If you don't have a 401(k) through your employer, your next best bet is an IRA. Though the annual contribution limits are significantly lower -- $5,500 for workers under 50 and $6,500 for those 50 and over -- if you begin saving in an IRA early on, you stand to accumulate a respectable sum.

In fact, imagine you're able to set aside $400 a month consistently from this point on, which is less than the amount you'd need to max out an IRA. The following table shows what ending balance you might be looking at depending on your total savings window:

If You Start Saving $400 a Month at Age:

Here's What You'll Have by Age 65 (Assumes an Average Annual 7% Return):

25

$958,000

30

$663,000

35

$453,000

40

$303,000

45

$197,000

TABLE AND CALCULATIONS BY AUTHOR.

As you can see, if you give yourself a 40-year savings window, you can turn a total of $192,000 in out-of-pocket contributions into an impressive $958,000. Cut that savings window in half, however, and you're looking at a far less substantial sum. In other words, if you're fairly young, take advantage by funding your retirement savings early. You won't regret it. And if you're older, save more each month. There's really no other choice.

Now let's talk about the 7% return we use in our example. That figure is actually a couple of points below the stock market's average, which means that if you load up on stocks during your investment window, you're likely to see the sort of gains outlined above. Play it too safe, however, and your savings won't grow nearly as much.

Let's imagine that instead of going heavy on stocks, you mostly stick to safer investments, like bonds. If that's the case, you might score just a 3% return on your money over time. In light of that, here's how the above totals might shake out:

If You Start Saving $400 a Month at Age:

Here's What You'll Have by Age 65 (Assumes an Average Annual 3% Return):

25

$362,000

30

$290,000

35

$228,000

40

$175,000

45

$129,000

TABLE AND CALCULATIONS BY AUTHOR.

These figures speak for themselves.

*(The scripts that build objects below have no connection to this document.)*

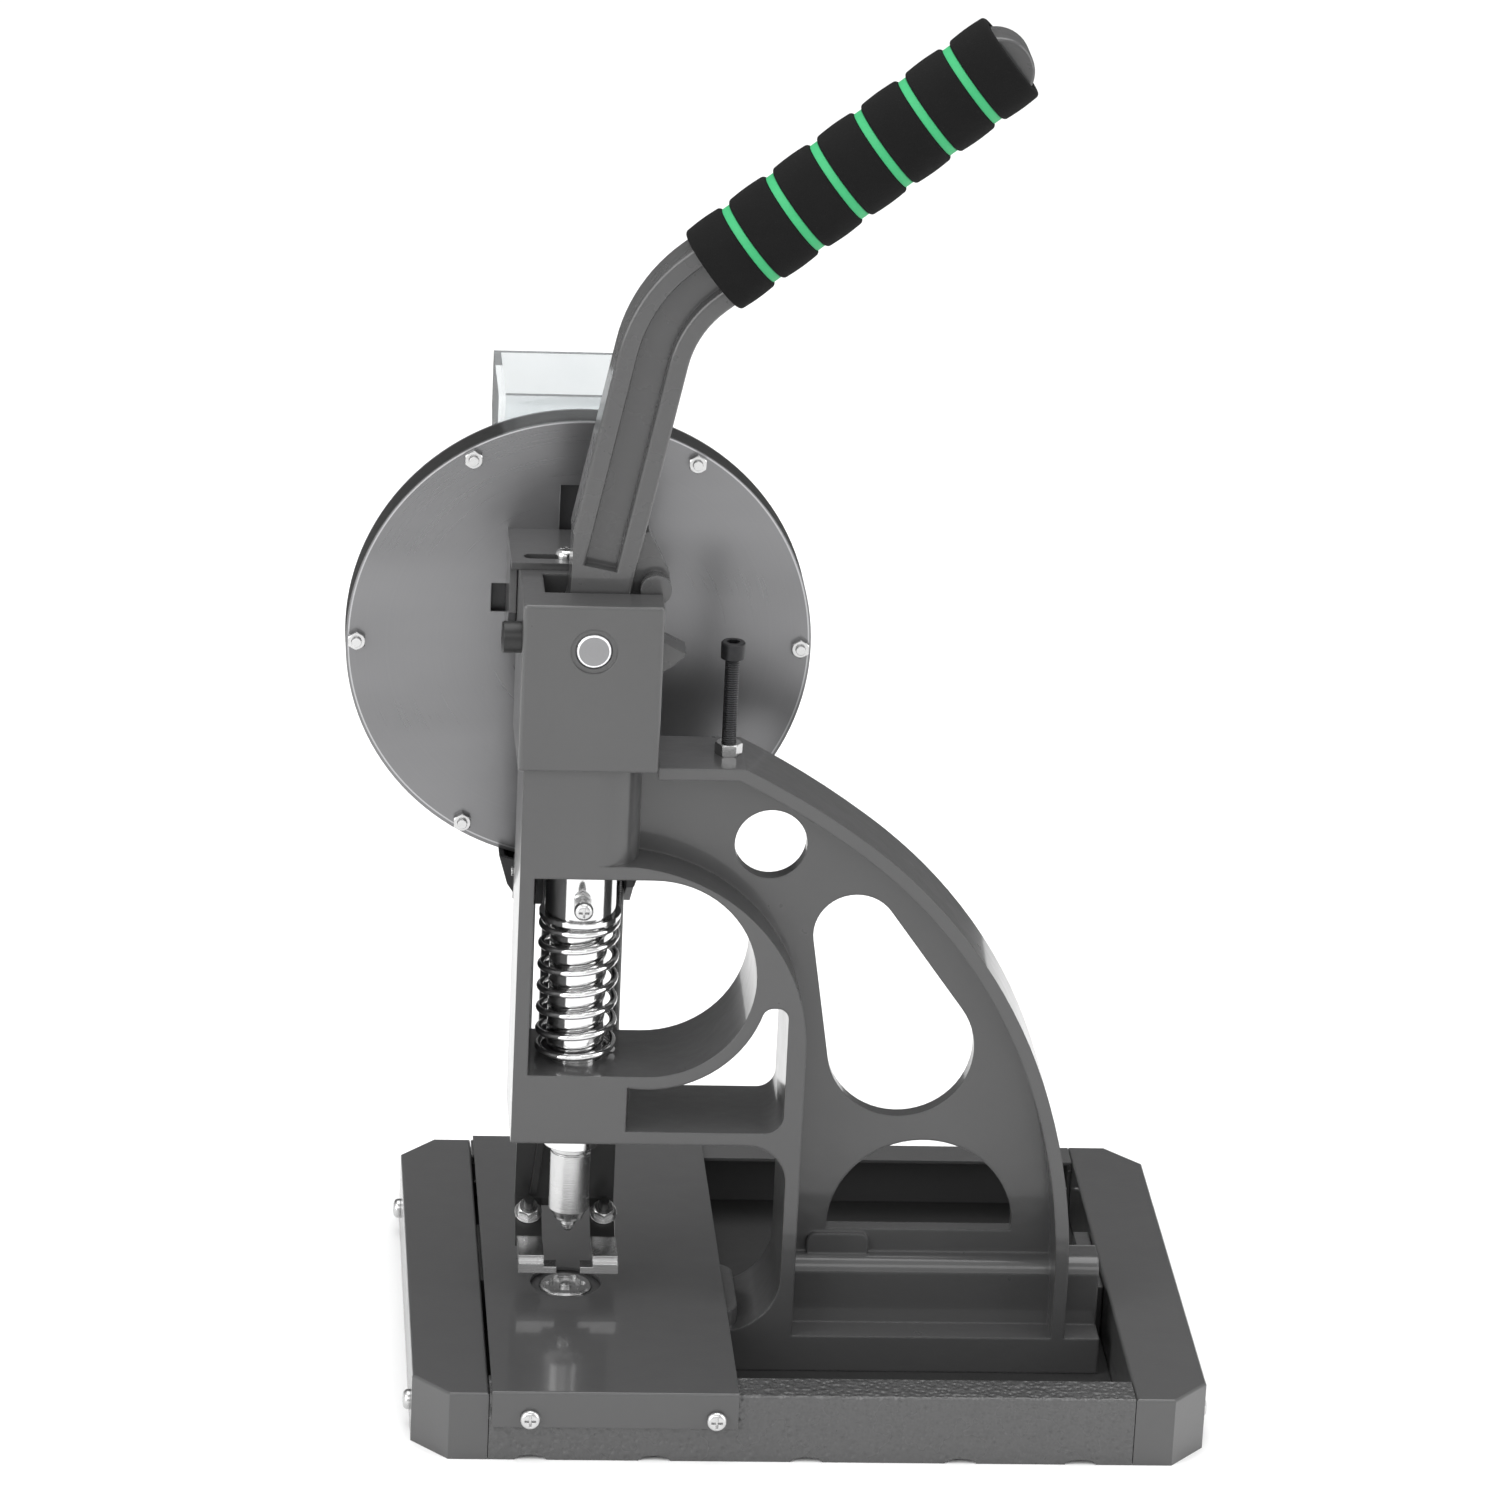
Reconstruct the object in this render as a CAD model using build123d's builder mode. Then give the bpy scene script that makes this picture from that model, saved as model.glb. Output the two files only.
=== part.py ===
from build123d import *
import os
from math import atan2, cos, pi, radians, sin, tan

# Hand-lever grommet press with a drum feeder. Millimetres.
# X runs from the ram to the foot of the arch, Y runs away from the operator's side, Z is up.
# The origin is the centre of the base's footprint, on the surface the base stands on.

os.makedirs("parts", exist_ok=True)

# --- driving dimensions: base ---
base_length = 330.0
base_width = 256.0
base_height = 30.0
sheet = 1.5
cover_width = 31.2
cover_chamfer_x = 15.0
cover_chamfer_y = 17.0
flange_depth = 17.0
seam = 0.3
table_top = 31.5
table_left = -132.6
table_right = -31.0
table_flange_drop = 16.0
die_hole_diameter = 30.0
table_screw_x = (-116.8, -40.0)
table_screw_z = 19.5
side_screw_y = 95.0
side_screw_z = 11.0
corner_screw_z = 14.0
scallop_depth = 2.2
plate_gap = 0.1

# --- driving dimensions: press frame casting ---
ram_x = -98.0
ram_y = -23.0
frame_width = 50.0
web_thickness = 7.0
rim = 5.7
arch_width_top = 38.0
wall_left = ram_x - 26.7
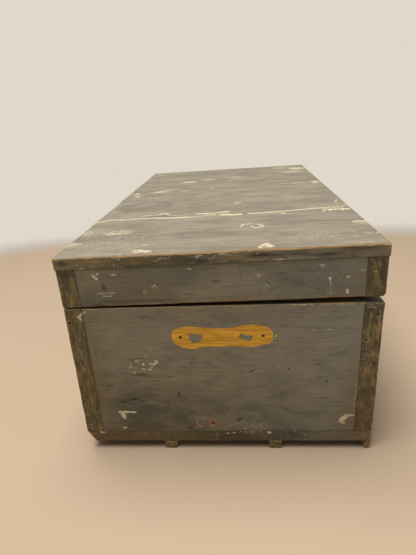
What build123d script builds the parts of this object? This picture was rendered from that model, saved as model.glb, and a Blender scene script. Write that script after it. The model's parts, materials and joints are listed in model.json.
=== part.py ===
"""A long, low wooden trunk of plain box work, its lid standing slightly ajar.

Millimetres, +Z up. X runs from the hinge side (-X) to the opening side (+X), and Y from the near
end, which has lost its handle, to the far end, which has kept it. The origin is on the floor, at
the middle of the trunk's footprint with the far handle counted in.
"""

from build123d import *

import os
from math import atan2, degrees

os.makedirs("parts", exist_ok=True)

# Box
width = 450.0
length = 810.0
wall_height = 219.5
lid_wall_height = 58.0
side_thick = 27.0
end_thick = 22.0
base_thick = 20.0
top_thick = 17.0
top_overhang = 1.2
saw_gap = 1.3
lid_ajar = 0.76
board_gap = 0.8
base_board_count = 4
top_joints = (209.0, 418.0, 630.0)

# Worn edges
top_edge_wear = 2.5
corner_wear = 1.5
grip_edge_wear = 4.0
break_at_top = 1.2
break_at_bottom = 12.6
break_depth = 45.0

# Runners under the base
runner_height = 15.0
runner_width = 21.0
edge_runner_width = 10.5
edge_runner_wear = 4.0
runner_places = (135.0, 303.0)
lost_runner_length = 160.0

# Cut nails
nail_head_long = 5.0
nail_head_wide = 3.4
nail_tip_long = 2.4
nail_tip_wide = 1.8
wall_nail_length = 55.0
top_nail_length = 45.0
base_nail_length = 50.0
runner_nail_length = 32.0
wall_nail_shares = (0.12, 0.38, 0.62, 0.88)
lid_nail_shares = (0.25, 0.75)
top_nail_shares = (0.28, 0.60, 0.91)
base_nail_shares = (0.25, 0.75)
runner_nail_shares = (0.04, 0.35, 0.65, 0.96)
end_nail_places = (62.0, 121.5, 289.0, 391.0)
top_nail_inset = 9.5

# Butt hinges
pin_stand = 5.0
hinge_pin_radius = 2.0
knuckle_radius = 4.0
pin_clearance = 0.06
leaf_length = 64.0
leaf_reach = 22.0
leaf_thick = 2.0
leaf_gap = 0.3
knuckle_count = 5
knuckle_gap = 0.4
knuckle_clearance = 0.5
hinge_from_end = 120.0

# Wood screws
screw_radius = 1.7
screw_head_radius = 3.3
screw_length = 16.0
screw_clearance = 0.05
screw_end_gap = 1.0
leaf_screw_pitch = 22.0

# Hasp and staple
hasp_width = 44.0
hasp_height = 36.0
hasp_thick = 2.0
hasp_stand = 0.4
hasp_pin_below_rim = 8.0
hasp_corner = 4.0
hasp_screw_pitch = 28.0
hasp_screw_rise = 20.0
strap_width = 30.0
strap_neck = 20.0
strap_length = 64.0
strap_thick = 2.0
strap_end_radius = 12.0
slot_from_pin = 41.5
slot_length = 30.0
slot_width = 7.0
staple_height = 28.2
staple_wire_radius = 2.25
staple_legs_apart = 14.0
staple_reach = 15.0
staple_depth = 20.0
staple_bend = 6.0

# Lifting handle
handle_height = 169.0
far_handle_height = 170.5
handle_plate_length = 146.0
handle_plate_height = 38.4
handle_plate_waist = 32.4
handle_plate_thick = 1.8
handle_plate_end_radius = 14.0
handle_lobe_pitch = 84.0
handle_screw_pitch = 119.5
handle_hole_radius = 2.5
handle_hole_depth = 18.0
handle_screw_radius = 2.4
handle_screw_head = 4.25
handle_screw_dome = 2.6
handle_screw_flat = 2.2
bail_radius = 3.5
bail_stand = 5.7
bail_drop = 42.0
bail_taper = 9.0
bail_bend = 6.0
bail_pin_past_eye = 2.0
eye_pitch = 73.0
eye_width = 14.0
eye_wall = 1.8
eye_clearance = 0.08
eye_foot = 18.0
window_width = 20.0
window_height = 13.0
window_corner = 2.0

# Places worked out from the sizes above
half_width = width / 2
inner_half_width = half_width - side_thick
handle_reach = bail_stand + bail_radius + eye_clearance + eye_wall
near_y = -(length + handle_reach) / 2
far_y = near_y + length
mid_y = (near_y + far_y) / 2
base_low = runner_height
base_top = base_low + base_thick
rim_z = base_top + wall_height
handle_z = base_top + handle_height
far_handle_z = base_top + far_handle_height

# Faces that pieces are drawn on, each with its normal pointing out of the trunk
near_face = Plane.XZ.offset(-near_y)
far_face = Plane((0, far_y, 0), x_dir=(-1, 0, 0), z_dir=(0, 1, 0))
opening_face = Plane.YZ.offset(half_width)
underside = Plane((0, 0, base_low), x_dir=(1, 0, 0), z_dir=(0, 0, -1))
floor_face = Plane((0, 0, 0), x_dir=(1, 0, 0), z_dir=(0, 0, -1))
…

Invest too conservatively, and you'll lose out on crucial income that could spell the difference between withstanding a financial shock or having it upend your world.

Now if you're not what we'll call the savviest of investors, fear not: You can actually invest in stocks without knowing much about them (though doing your research is always advisable). If you put your money into index funds, you won't have to worry about evaluating individual companies. Rather, you'll get a piece of the broader market, which will help mitigate some of the risks of stock investing. You can check out this list of 2018's top index funds if you're eager to go this route.

No matter what steps you take to prepare for retirement, don't make the mistake of procrastinating on savings or avoiding risk in your portfolio completely. Like it or not, it's on you to secure your financial future. The sooner you accept that, the better positioned you'll be to set yourself up for your golden years.